Engineers at the plant have resumed their efforts to remove the built-up radioactive water. A series of aftershocks made it impossible to start work until 7.30pm. on Tuesday. Representatives of the Tokyo Electric Power Company believe approximately 40 hours are needed in order to move the total of 700 tons of contaminated water from the tunnel.

The contaminated water was the reason why on Tuesday Japan raised the nuclear alert around the power plant to the maximum level of seven. This put the crisis on a par with the Chernobyl disaster. However, officials deny the upgrade means the situation has become more critical.

The water has turned out to be not the only matter of concern. Japan's science ministry claimed small amounts of radioactive strontium have been detected in soil and plants outside the 30-kilometer evacuation zone. Strontium-90 is a by-product of the fission of uranium and plutonium in nuclear reactors. It has a half-life of 29 years. As a product of nuclear fallout, it is highly dangerous – it tends to accumulate in bones and can cause cancer.

The level of radioactive substances in soil and weeds near the power plant has also been monitored by the ministry. What they found proves the radiation level in three different locations, each approximately 30km from the plant, is higher than was hoped. An extremely small amount of strontium was also found 40 to 80km from the plant. But the amount found is very low and will not have any negative impact.

A nuclear engineering expert says the fact that strontium was detected proves that the fuel in the reactor or the spent fuel in the pool was damaged.

Environment expert Christopher Busby believes it was criminally irresponsible to downplay the level of the disaster and not raise it to the maximum level from the very beginning. The fact that the levels of contamination have been downplayed is not only an element of psychological denial.

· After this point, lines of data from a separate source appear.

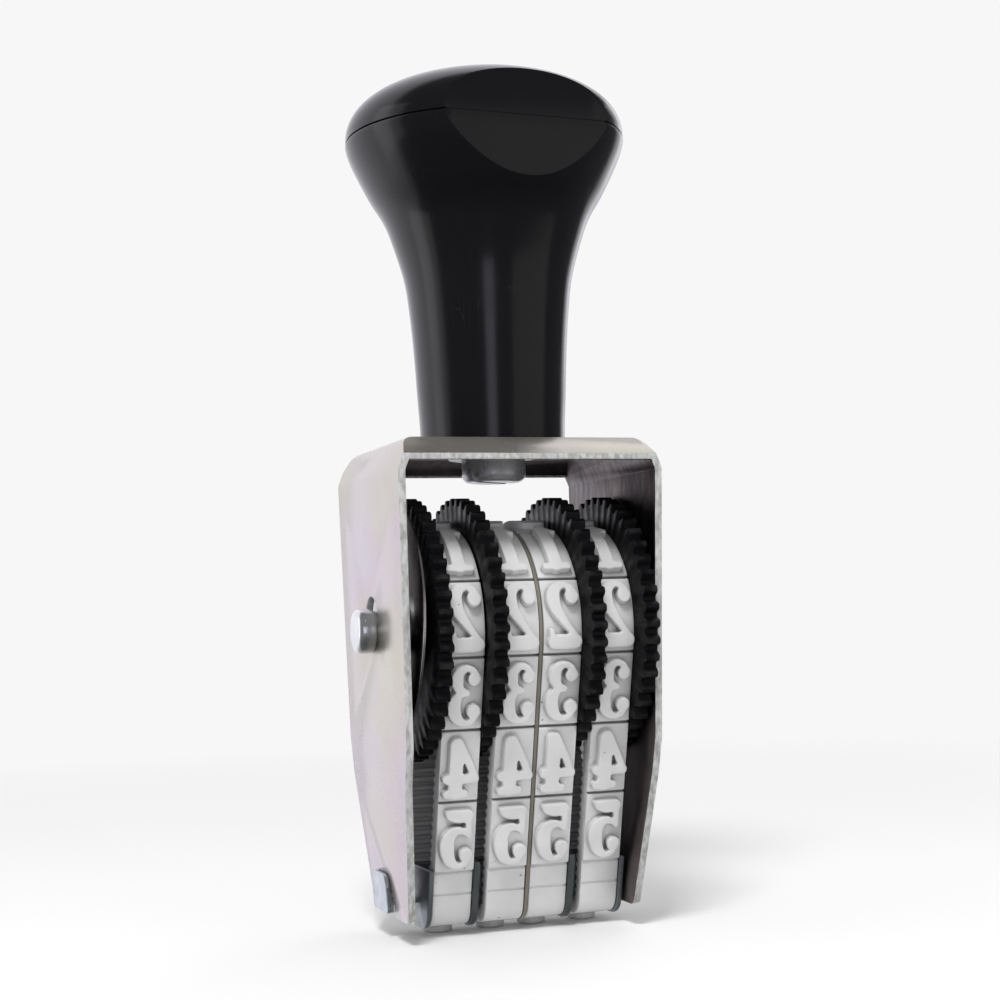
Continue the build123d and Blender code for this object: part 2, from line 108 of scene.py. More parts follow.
def roundedProfile(points, radius, segments=3):
    # a closed outline of (along, out) with every corner rounded by the same small radius
    result = []
    count = len(points)
    for i, here in enumerate(points):
        here = Vector(here)
        before = Vector(points[i - 1]) - here
        after = Vector(points[(i + 1) % count]) - here
        reach = min(radius, before.length * 0.45, after.length * 0.45)
        a = here + before.normalized() * reach
        b = here + after.normalized() * reach
        for k in range(segments + 1):
            t = k / segments
            result.append((1 - t) ** 2 * a + 2 * t * (1 - t) * here + t * t * b)
    return result


def smoothPath(points, steps):
    # a smooth run through the points, each point any number of values
    path = []
    last = len(points) - 1
    for i in range(last):
        p0, p1, p2, p3 = (Vector(points[max(0, min(last, i + k))]) for k in (-1, 0, 1, 2))
        for k in range(steps):
            t = k / steps
            path.append(0.5 * (2 * p1 + (p2 - p0) * t + (2 * p0 - 5 * p1 + 4 * p2 - p3) * t * t
                               + (3 * p1 - p0 - 3 * p2 + p3) * t ** 3))
    path.append(Vector(points[last]))
    return path


# shared helpers: materials

def newMaterial(name, colour, roughness, metallic=0.0):
    material = bpy.data.materials.new(name)
    material.use_nodes = True
    nodes = material.node_tree.nodes
    shader = nodes["Principled BSDF"]
    shader.inputs["Base Color"].default_value = (*colour, 1)
    shader.inputs["Roughness"].default_value = roughness
    shader.inputs["Metallic"].default_value = metallic
    return material, nodes, material.node_tree.links, shader


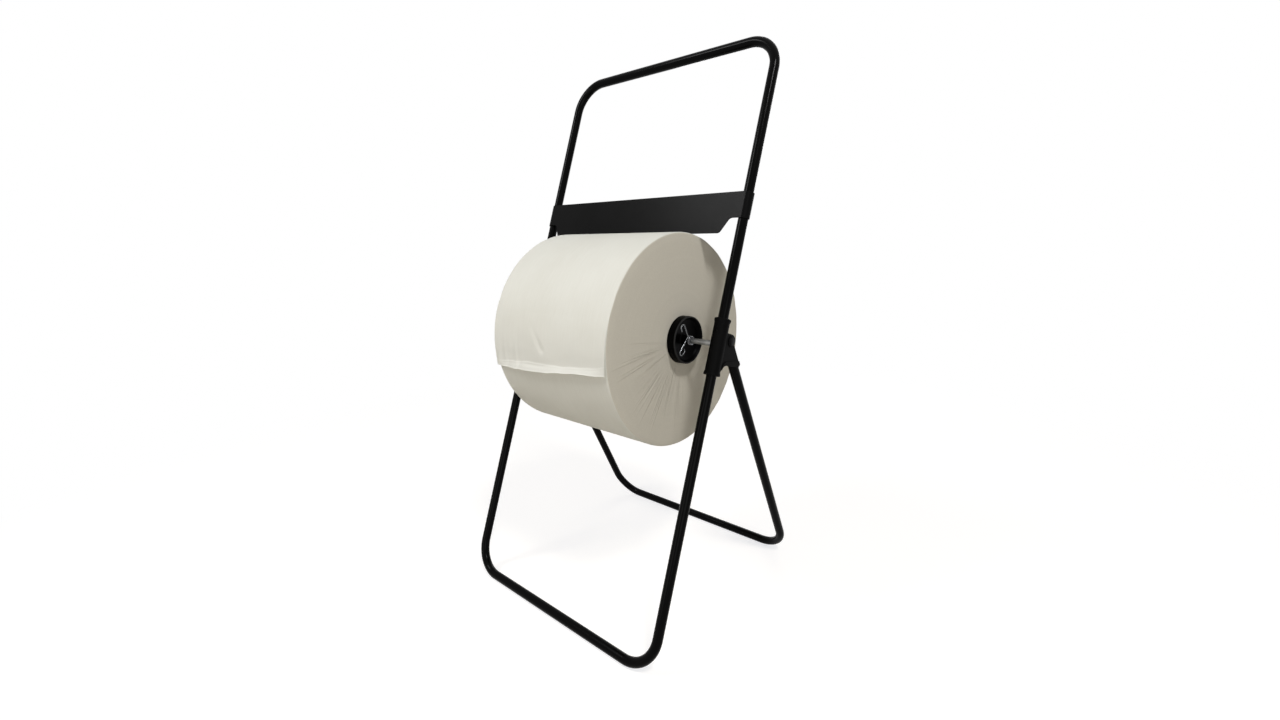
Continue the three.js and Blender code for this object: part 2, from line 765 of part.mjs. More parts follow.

“We do know that the nuclear industry is very powerful, there’s a very powerful lobbying system, and there’s an enormous amount of money riding on the back of the nuclear industry through uranium shares and people who have shares in the development of nuclear industry and so on,” said Busby. “And it would be an absolute disaster to have to admit that it was as serious as it was.”

“I don’t think people will be able to go back to their homes there,” he added. “I think it will be an exclusion zone, as in Chernobyl, and people will be kept out of this zone.”